Price won her election handily in November 2022, beating longtime prosecutor Terry Wiley in an effort to replace outgoing Alameda County DA Nancy O’Malley by flipping precincts that previously went to O’Malley and dominating in Oakland and Berkeley.

Price’s platform includes a moratorium on filings that would send murderers to life in prison without the possibility of parole or impose the death penalty, a halt to virtually all cases where juveniles are charged in adult court, instructions to prosecutors to seek probation over jail or prison time in many cases, and a general emphasis on alternatives to incarceration. Price has also advocated against the use of “gang enhancement” charges, arguing they are disproportionally used against non-white people.

Her justice reform efforts have been met with resistance. Dozens of prosecutors from her office have quit or been placed on leave, some writing and leaking resignations letters that offered pointed criticisms of Price, who brushed off concerns over office turnover in a recent interview.

“I want to hire prosecutors who want to save lives and not destroy them,” she said. “That’s the theme of what we’re looking for.”

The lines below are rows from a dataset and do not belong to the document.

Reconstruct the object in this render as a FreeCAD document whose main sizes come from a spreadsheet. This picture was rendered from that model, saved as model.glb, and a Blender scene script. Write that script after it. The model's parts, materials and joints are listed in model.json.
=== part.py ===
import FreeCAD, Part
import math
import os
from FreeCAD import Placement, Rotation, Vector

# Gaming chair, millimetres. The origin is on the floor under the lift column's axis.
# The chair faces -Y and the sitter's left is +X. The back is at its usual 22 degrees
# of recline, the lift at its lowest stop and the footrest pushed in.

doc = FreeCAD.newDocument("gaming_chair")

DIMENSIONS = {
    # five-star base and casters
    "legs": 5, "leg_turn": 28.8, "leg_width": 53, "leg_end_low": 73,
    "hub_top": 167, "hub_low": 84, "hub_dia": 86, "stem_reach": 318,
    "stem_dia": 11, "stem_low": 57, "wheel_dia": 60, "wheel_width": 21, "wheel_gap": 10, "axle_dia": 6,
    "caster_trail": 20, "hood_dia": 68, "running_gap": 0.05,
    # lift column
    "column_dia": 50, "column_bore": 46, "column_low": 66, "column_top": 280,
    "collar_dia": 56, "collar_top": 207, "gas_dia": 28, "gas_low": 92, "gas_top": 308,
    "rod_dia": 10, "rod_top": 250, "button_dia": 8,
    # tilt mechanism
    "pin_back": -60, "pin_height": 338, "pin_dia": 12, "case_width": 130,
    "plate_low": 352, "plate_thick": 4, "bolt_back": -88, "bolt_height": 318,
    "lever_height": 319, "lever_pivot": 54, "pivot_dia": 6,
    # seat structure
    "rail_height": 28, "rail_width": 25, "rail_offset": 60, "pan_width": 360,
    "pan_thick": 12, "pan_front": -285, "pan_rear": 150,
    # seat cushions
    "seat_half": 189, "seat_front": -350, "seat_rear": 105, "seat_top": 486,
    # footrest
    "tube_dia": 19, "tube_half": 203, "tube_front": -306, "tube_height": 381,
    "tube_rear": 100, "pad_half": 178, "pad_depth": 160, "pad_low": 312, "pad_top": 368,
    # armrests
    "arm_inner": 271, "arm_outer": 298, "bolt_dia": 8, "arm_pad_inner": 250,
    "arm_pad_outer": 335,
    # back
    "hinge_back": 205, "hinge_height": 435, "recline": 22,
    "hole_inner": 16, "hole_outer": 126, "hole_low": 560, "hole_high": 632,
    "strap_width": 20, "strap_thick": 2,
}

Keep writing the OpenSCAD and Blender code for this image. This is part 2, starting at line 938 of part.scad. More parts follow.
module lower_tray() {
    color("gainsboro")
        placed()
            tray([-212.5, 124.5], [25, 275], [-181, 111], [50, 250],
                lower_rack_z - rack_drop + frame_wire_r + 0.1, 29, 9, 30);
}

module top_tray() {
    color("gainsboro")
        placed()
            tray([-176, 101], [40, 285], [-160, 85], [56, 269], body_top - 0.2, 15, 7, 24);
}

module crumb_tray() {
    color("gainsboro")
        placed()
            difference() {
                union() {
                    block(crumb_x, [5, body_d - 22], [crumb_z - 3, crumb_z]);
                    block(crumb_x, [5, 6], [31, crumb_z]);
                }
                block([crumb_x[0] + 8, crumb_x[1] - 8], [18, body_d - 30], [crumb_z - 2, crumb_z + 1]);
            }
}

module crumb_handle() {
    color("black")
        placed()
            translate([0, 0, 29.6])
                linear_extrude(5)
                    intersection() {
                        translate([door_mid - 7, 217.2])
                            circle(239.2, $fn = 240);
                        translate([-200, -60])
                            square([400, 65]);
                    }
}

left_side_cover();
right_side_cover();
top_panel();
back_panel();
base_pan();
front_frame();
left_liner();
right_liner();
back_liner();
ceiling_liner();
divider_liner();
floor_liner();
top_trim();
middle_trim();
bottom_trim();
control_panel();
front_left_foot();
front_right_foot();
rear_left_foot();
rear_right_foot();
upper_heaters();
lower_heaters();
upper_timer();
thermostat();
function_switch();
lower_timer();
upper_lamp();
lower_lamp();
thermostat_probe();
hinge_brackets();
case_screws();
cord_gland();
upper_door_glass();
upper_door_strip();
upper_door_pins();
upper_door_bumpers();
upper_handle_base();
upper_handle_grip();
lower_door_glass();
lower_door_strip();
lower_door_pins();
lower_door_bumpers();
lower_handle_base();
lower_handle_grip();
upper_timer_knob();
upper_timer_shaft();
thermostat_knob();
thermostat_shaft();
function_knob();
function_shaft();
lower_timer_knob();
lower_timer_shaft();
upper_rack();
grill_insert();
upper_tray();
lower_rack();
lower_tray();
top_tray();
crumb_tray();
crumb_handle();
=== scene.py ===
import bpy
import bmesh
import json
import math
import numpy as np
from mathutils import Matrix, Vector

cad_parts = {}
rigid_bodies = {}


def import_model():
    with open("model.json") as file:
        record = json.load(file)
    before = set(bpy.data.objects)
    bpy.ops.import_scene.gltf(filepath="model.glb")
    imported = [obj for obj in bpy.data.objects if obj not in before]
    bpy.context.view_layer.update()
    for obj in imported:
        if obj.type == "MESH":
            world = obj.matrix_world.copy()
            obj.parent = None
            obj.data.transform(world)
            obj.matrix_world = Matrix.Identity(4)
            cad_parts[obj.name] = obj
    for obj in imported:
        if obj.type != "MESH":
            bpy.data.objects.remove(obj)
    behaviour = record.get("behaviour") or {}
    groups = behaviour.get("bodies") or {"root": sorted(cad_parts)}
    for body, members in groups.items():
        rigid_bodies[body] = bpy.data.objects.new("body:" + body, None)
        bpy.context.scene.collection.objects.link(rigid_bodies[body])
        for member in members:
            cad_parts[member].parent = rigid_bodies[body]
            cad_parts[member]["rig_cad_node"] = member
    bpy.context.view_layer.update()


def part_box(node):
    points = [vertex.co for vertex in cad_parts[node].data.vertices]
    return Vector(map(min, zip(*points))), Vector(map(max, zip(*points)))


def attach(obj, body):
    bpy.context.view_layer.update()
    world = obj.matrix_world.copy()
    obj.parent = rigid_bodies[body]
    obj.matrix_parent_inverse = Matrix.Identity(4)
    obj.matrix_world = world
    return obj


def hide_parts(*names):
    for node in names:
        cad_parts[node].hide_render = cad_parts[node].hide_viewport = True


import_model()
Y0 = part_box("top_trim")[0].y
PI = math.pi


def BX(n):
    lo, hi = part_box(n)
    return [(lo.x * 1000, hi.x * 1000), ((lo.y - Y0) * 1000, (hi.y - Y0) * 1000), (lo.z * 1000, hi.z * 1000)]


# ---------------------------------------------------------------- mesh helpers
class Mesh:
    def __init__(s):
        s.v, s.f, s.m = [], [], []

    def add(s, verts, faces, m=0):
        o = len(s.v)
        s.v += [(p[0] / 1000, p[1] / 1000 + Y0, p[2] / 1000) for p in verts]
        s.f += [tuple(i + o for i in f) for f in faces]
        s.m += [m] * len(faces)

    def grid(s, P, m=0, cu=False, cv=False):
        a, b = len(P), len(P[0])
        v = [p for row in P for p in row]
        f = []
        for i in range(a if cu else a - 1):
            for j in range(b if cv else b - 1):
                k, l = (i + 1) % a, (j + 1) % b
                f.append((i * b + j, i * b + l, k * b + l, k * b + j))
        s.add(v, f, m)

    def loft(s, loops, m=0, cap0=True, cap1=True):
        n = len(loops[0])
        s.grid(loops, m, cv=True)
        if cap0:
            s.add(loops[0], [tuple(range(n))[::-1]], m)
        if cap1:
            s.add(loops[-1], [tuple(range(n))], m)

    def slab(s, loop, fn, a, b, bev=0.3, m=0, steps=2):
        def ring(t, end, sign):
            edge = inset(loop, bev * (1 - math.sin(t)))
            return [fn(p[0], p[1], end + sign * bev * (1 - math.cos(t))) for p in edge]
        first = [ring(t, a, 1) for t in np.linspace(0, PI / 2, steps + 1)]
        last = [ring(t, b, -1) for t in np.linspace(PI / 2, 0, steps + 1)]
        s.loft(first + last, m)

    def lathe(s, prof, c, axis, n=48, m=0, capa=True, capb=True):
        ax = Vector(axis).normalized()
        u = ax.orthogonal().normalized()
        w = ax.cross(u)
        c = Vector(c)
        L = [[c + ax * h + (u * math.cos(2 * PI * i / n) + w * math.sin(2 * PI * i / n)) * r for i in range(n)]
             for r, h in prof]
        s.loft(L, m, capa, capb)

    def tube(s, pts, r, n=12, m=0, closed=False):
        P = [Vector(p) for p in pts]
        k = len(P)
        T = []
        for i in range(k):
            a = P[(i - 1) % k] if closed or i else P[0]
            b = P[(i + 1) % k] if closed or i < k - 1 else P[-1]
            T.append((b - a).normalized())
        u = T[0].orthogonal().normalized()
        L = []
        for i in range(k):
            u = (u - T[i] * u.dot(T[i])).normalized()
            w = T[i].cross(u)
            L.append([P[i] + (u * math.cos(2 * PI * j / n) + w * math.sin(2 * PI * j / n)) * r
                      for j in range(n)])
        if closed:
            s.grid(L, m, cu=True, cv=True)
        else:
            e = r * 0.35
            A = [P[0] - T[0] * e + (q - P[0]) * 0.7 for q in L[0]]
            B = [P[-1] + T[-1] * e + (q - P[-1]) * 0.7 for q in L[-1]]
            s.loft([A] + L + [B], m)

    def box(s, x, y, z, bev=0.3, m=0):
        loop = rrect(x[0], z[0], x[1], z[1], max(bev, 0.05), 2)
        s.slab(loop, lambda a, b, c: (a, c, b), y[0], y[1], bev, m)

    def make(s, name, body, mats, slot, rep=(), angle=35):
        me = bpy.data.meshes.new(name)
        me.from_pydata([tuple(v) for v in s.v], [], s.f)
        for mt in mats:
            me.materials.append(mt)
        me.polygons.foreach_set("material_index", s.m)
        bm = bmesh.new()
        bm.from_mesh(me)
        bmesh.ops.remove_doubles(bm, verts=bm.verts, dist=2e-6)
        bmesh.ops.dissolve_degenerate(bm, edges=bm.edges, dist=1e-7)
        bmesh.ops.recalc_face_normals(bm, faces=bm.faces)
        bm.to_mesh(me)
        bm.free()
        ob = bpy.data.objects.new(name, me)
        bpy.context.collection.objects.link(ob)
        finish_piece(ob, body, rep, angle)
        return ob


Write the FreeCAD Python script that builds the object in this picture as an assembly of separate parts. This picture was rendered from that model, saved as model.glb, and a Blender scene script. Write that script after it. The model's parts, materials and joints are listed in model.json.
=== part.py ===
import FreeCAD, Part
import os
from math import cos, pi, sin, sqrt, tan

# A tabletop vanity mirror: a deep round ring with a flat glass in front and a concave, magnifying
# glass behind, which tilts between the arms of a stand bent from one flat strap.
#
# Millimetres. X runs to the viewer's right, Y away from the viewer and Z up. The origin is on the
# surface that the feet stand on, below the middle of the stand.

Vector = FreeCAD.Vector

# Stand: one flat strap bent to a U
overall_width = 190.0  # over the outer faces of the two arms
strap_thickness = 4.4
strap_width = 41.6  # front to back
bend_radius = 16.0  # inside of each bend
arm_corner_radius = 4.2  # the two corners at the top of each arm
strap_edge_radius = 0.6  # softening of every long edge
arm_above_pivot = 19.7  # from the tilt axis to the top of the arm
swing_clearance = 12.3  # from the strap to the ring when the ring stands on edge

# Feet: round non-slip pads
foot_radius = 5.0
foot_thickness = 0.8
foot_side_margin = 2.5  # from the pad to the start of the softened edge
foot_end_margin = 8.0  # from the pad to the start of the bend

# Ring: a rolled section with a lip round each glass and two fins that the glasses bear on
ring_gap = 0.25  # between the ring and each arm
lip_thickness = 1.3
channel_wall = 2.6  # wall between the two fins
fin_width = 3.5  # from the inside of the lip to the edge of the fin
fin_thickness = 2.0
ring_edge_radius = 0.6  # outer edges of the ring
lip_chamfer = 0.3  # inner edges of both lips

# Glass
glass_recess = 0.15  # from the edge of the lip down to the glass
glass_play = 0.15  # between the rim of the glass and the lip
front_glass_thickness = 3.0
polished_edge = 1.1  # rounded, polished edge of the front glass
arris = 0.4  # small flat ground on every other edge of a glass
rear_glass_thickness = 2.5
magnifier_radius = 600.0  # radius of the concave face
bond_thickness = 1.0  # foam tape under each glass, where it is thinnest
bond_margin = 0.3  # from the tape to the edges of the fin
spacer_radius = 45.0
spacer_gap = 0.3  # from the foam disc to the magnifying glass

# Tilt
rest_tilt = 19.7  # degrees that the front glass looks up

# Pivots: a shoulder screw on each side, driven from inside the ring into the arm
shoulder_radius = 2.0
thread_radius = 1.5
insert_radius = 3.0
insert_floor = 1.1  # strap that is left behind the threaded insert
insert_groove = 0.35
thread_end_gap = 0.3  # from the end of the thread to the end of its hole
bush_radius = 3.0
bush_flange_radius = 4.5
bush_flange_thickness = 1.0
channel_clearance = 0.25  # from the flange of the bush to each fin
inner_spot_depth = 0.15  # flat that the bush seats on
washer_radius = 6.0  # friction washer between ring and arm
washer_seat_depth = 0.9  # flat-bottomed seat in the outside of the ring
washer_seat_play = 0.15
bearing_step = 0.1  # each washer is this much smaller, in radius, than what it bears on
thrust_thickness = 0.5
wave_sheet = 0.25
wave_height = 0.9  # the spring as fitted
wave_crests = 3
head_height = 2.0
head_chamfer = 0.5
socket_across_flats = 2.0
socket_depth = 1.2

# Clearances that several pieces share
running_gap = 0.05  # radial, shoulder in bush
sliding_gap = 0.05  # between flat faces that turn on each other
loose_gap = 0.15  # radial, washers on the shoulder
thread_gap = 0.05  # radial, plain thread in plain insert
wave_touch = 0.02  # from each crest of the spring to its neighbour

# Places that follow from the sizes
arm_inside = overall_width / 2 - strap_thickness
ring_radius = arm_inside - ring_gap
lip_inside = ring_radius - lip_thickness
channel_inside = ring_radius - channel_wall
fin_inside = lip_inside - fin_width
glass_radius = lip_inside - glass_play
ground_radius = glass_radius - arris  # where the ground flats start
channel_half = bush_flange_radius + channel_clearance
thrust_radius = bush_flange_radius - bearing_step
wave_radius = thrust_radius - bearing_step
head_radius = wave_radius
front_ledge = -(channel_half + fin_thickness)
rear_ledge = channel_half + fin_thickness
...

Two protests have been held outside the Rene C. Davidson Courthouse, prompting Price’s supporters to hold a demonstration in support of her. In addition, her efforts to offer a 15-year prison term to an Oakland man accused of three murders drew the ire of political opponents and the skepticism of an Alameda County judge, who refused to let the plea deal go through until a prosecutor returned months later and said two of the murder charges had been impugned by an uncooperative witness.

In April, the National Asian Pacific Islander Prosecutors Association demanded an apology from Price after she penned a letter “To the Chinese Communities” intending to assuage concerns over how the prosecution of alleged gang members who shot and killed 1-year-old Jasper Wu in a freeway shooting would be handled.